Adolf Hitler - “New Year’s Proclamation to the National Socialists and Party Comrades”

 

 

Today, more than ever, I am determined to the utmost not to sell out our Movement’s right of the firstborn for the cheap substitute of a participation in a government devoid of power. That protest of the astute that we should come from inside and through the back door and gain gradual success is nothing but the same protest which bade us, in 1917 and 1918, to reach an understanding with irreconcilable opponents and then to debate with them peacefully in a League of Nations. Thanks to the traitors from within, the German Volk surrendered itself to this advice. The Kaiser’s lamentable advisors believed that they should not oppose him. But as long as the Almighty gives me life and health, I will defend myself to my last breath against any such attempt and I know that, in this resolve, I have the millions of zealous supporters and fighters of our Movement behind me who did not hope, argue and suffer with the intention of allowing the proudest and greatest uprising of the German Volk to sell its mission for a few ministerial posts! If our opponents invite us to take part in a government like this, they are not doing it with the intention of slowly but surely putting us in power, but rather in the conviction that they are thus wresting it from us forever! Great are the tasks of our Movement for the coming year. But the greatest task of all will be to make it as clear as possible to our fighters, members, and followers that this Party is not an end in itself, but merely a means to an end.

 

They should realize that the organization, with all its greatness and beauty, only has a purpose, and thus the justification to exist, when it is the eternally unforbearing and belligerent herald and advocate of the National Socialist idea of a German Volksgemeinschaft to come! Everything which this Movement calls its own-its organizations, whether in the SA or the SS, in the political leadership, or the organization of our peasants and our youth-all of this can have only the single purpose of fighting for this new Germany, in which there will ultimately be no bourgeoisie and no more proletarians, but only German Volksgenossen.

 

This is the greatest task with which our Volk has been confronted for more than a thousand years.

 

The movement which accomplishes this task will engrave its name for all eternity in the immortal book of the history of our nation.

 

Thus in the face of the red flood, the dangers in the East and France’s eternal threat; in the midst of need and wretchedness, misery and desperation, we, my party comrades, SA and SS men, National Socialist peasants and National Socialist youth, shall clench our fists even more firmly about our banner and, with it, march into the coming year.

 

We shall be willing to sacrifice and fight, and would rather pass away ourselves than allow that Movement to pass away which is Germany’s last strength, last hope, and last future.

 

We salute the National Socialist Movement, its dead martyrs and its living fighters! Long live Germany, the Volk and the Reich! Munich, December 31, 1932 Adolf Hitler In this New Year’s message, Hitler cited the peasants in the same breath with the SA and the SS. Indeed, the peasants were his largest asset at that time, comprising the bulk of his voters.

 

In a lengthy address held on January 3 at a Convention of the NSDAP on agricultural policies in Munich, Hitler underlined the special significance of the peasantry for the National Socialist Movement.
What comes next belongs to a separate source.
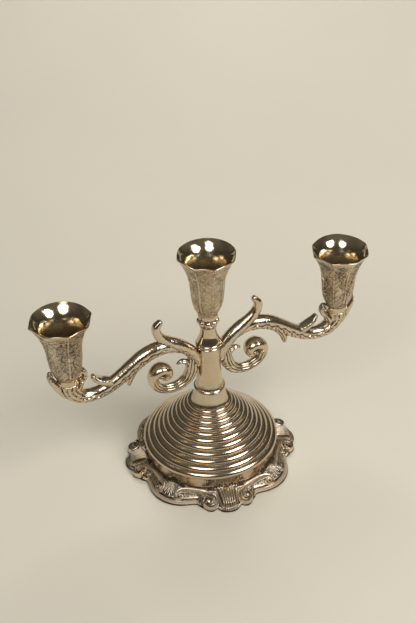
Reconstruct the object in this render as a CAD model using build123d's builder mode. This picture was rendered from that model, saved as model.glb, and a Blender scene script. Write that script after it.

With a certain amount of bluntness, he proclaimed that the theory of Blut and Boden (blood and soil) applied not to domestic, but rather to foreign policy. Here he was referring to the acquisition of new land and soil which he had propagated in Mein Kampf. On January 3, Hitler declared in part as follows: The fulfillment of the fundamental idea of national policy reawakened by National Socialism which is expressed in the theory of Blut und Boden will be accompanied by the most thorough and revolutionary reorganization which has ever taken place.

 

Our demand for strengthening the basic racial principles of our Volk, which this term signifies and which at the same time includes safeguarding the existence of our Volk in general, is also the determining factor in all of the aims of National Socialist domestic and foreign policy.

 

Once we have succeeded in purging and regenerating our Volk, foreign countries will very soon realize that they are confronted with a different Volk than hitherto.

 

And thus the prerequisites will be given for putting our own land and soil in thorough order and securing the life of the nation on our own for long years to come. The development in world economics and politics which automatically leads to an increasing blockade against our exports in international markets makes a major, fundamental transposition an absolute necessity. Even if today’s rulers shut their eyes to this fact, the chronic cause of our grave economic need and appalling unemployment is nevertheless an indisputable reality. Either we eliminate this cause and accomplish the required reorganization with vigor and energy in good time, or fate will bring it about by force and destroy our Volk. If we succeed in putting the basic principle of Blut und Boden into practice at home and abroad, then for the first time we, as a Volk, will not be tossed at the mercy of events, but rather will then master circumstances on our own.

 Just as the peasant who sows each year must believe in his harvest without knowing whether it may be destroyed by wind and weather and his work remain unrewarded, so must we too have the political courage to do what necessarily must be done-regardless of whether success is already in sight at the moment or not. The German peasant in particular will understand even more of our National Socialist struggle in future than hitherto. But if the German peasant, the foundation and life source of our Volk, is saved, then the entire nation will once again be able to look ahead to the future with confidence.